I'm back.
The visit was good; I'm surprised at how much sounder I sleep when I'm at my parents' house. I don't know if it's a result of being on vacation (i.e., no worries about people calling me up and needing stuff), or if it's because their house is on a quieter street than mine is (and the bedroom I use is on the second floor; my bedroom here is on the first), or if it's the fact that I can totally relax because there are "other" people in the house who will look out for me if something goes wrong (like, if a window goes crash-tinkle in the middle of the night - I won't have to be the one to decide whether to call 911 first or get the hell out of the house first).
I did as much of the rewrite of the paper as I could; there's one fact I need to look up in a book I have here.
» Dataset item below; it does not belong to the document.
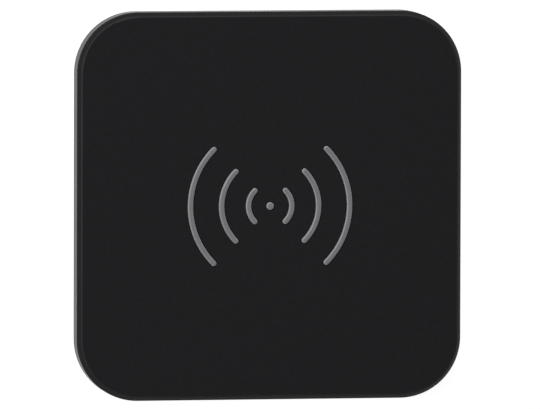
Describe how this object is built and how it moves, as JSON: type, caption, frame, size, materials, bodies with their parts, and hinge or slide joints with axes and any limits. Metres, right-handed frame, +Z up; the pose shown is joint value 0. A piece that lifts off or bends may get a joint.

I also pieced another quilt top, this one was a "fast" top in a pattern I'd been wanting to try called Hole in the Wall.
I also finished the Tap socks, and got a couple more inches done on the Bookworm vest. I think the biggest triumph knitting wise though was that I FINALLY got the leg, heel turn, and gussets done on the second Canal du Midi sock. I think I'm within 3" of being done with twisted-stitch patterning. These are the socks I've been working on (though mostly off) for going on two years.
Coming home, I also managed to fit into my suitcase the Paddington Bear Christmas quilt I pieced over Christmas break and that the quilting group at my mom's church quilted. I'll have a picture of the various things once my camera recharges.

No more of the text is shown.